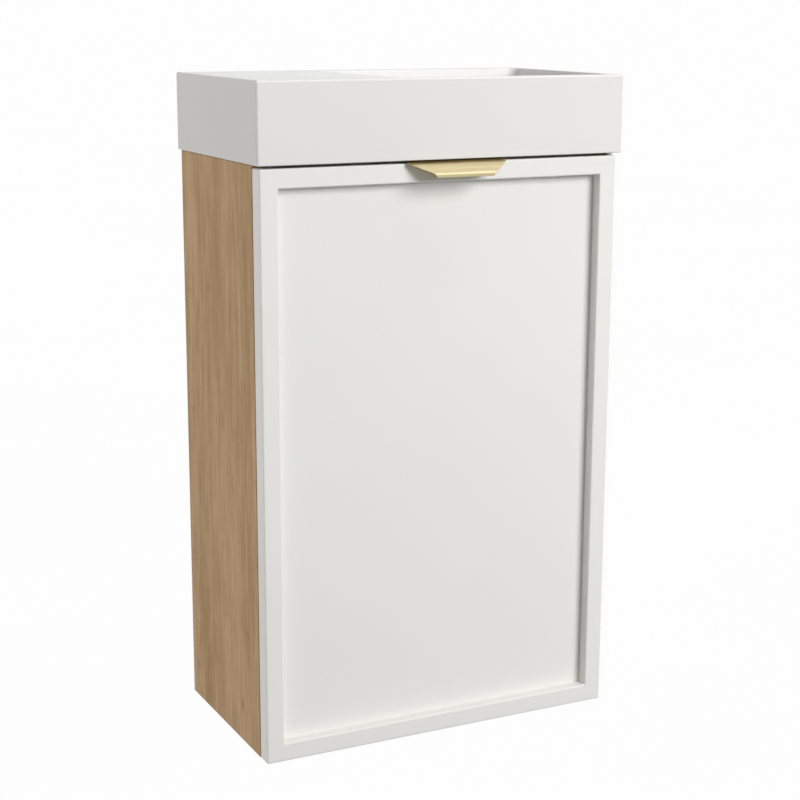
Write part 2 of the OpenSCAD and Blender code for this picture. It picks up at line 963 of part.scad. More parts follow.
module strike_screw_set(grow) {
    for (side = [-1, 1])
        translate([catch_x + side * strike_screw_pitch / 2, door_back + strike_t,
                   strike_z + strike_screw_rise])
            rotate([-90, 0, 0])
                screw(strike_screw_l, grow, small_screw_r, small_head_r, strike_t);
}

module strike_screws() {
    color(steel)
        strike_screw_set(0);
}

module door_bumpers() {
    color([0.85, 0.87, 0.88])
        for (z = [carcass_bottom + bumper_end_gap, carcass_top - bumper_end_gap])
            translate([-half_out + board_t / 2, carcass_front, z])
                rotate([90, 0, 0])
                    cylinder(r = bumper_r, h = bumper_t);
}

basin();
sealant_bead();
left_side_panel();
right_side_panel();
bottom_panel();
front_rail();
hanging_rail();
back_panel();
shelf();
shelf_pins();
assembly_dowels();
cam_bolts();
cam_locks();
door_left_stile();
door_right_stile();
door_top_rail();
door_bottom_rail();
door_panel();
door_dowels();
handle();
handle_screws();
upper_pivot_plate();
lower_pivot_plate();
upper_pivot_pin();
lower_pivot_pin();
upper_door_bush();
lower_door_bush();
pivot_washers();
upper_plate_screws();
lower_plate_screws();
catch_body();
catch_magnet();
catch_poles();
catch_screws();
strike_plate();
strike_screws();
door_bumpers();
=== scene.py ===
"""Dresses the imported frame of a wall-hung cloakroom vanity unit and sets up its studio."""

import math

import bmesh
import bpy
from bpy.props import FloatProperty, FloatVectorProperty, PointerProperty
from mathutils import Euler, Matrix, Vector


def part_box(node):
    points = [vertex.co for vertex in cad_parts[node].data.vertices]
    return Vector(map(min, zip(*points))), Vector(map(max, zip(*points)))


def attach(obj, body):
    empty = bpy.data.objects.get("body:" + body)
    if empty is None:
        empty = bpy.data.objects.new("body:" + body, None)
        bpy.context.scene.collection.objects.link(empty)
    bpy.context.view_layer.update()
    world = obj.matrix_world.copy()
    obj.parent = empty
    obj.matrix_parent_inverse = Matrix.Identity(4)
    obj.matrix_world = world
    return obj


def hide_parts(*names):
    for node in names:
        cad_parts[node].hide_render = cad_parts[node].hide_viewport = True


bl_info = {
    "name": "Cloakroom Vanity Unit",
    "version": (1, 0, 0),
    "blender": (4, 5, 0),
    "location": "View3D > Sidebar > Vanity",
    "description": "Builds the finished basin, boards, door, pull and fittings around the frame",
    "category": "Object",
}

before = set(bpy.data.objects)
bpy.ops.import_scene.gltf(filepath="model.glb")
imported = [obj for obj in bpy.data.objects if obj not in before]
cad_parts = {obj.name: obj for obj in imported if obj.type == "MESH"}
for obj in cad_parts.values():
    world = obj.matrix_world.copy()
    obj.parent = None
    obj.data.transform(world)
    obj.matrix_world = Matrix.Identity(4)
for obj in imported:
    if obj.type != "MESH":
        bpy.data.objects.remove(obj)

MM = 0.001
AXES = {"x": Vector((1, 0, 0)), "y": Vector((0, 1, 0)), "z": Vector((0, 0, 1))}

# Two points closer than this are one, and faces that differ by less than this angle are one face
SAME_POINT = 1e-6
SAME_PLANE = math.radians(0.3)

# How near a point lies to a plane that it is on, and the least angle of an edge that is rounded
ON_PLANE = 0.02 * MM
CREASE = math.radians(20)

# Sides of the round cutters
ROD_SIDES = 32

# Radii that the panel leaves out
BASIN_FOOT_ROUND = 1.2 * MM
SEALANT_ROUND = 0.3 * MM
DOOR_BACK_ROUND = 0.7 * MM
CATCH_ROUND = 0.8 * MM
BUMPER_ROUND = 0.6 * MM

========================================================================

▶ [What is needed]
Output exactly the lines of the material above from the one containing "cam_bolts();" up to and including the one containing "obj.matrix_parent_inverse = Matrix.Identity(4)".

▶ [Correct response]
cam_bolts();
cam_locks();
door_left_stile();
door_right_stile();
door_top_rail();
door_bottom_rail();
door_panel();
door_dowels();
handle();
handle_screws();
upper_pivot_plate();
lower_pivot_plate();
upper_pivot_pin();
lower_pivot_pin();
upper_door_bush();
lower_door_bush();
pivot_washers();
upper_plate_screws();
lower_plate_screws();
catch_body();
catch_magnet();
catch_poles();
catch_screws();
strike_plate();
strike_screws();
door_bumpers();
=== scene.py ===
"""Dresses the imported frame of a wall-hung cloakroom vanity unit and sets up its studio."""

import math

import bmesh
import bpy
from bpy.props import FloatProperty, FloatVectorProperty, PointerProperty
from mathutils import Euler, Matrix, Vector


def part_box(node):
    points = [vertex.co for vertex in cad_parts[node].data.vertices]
    return Vector(map(min, zip(*points))), Vector(map(max, zip(*points)))


def attach(obj, body):
    empty = bpy.data.objects.get("body:" + body)
    if empty is None:
        empty = bpy.data.objects.new("body:" + body, None)
        bpy.context.scene.collection.objects.link(empty)
    bpy.context.view_layer.update()
    world = obj.matrix_world.copy()
    obj.parent = empty
    obj.matrix_parent_inverse = Matrix.Identity(4)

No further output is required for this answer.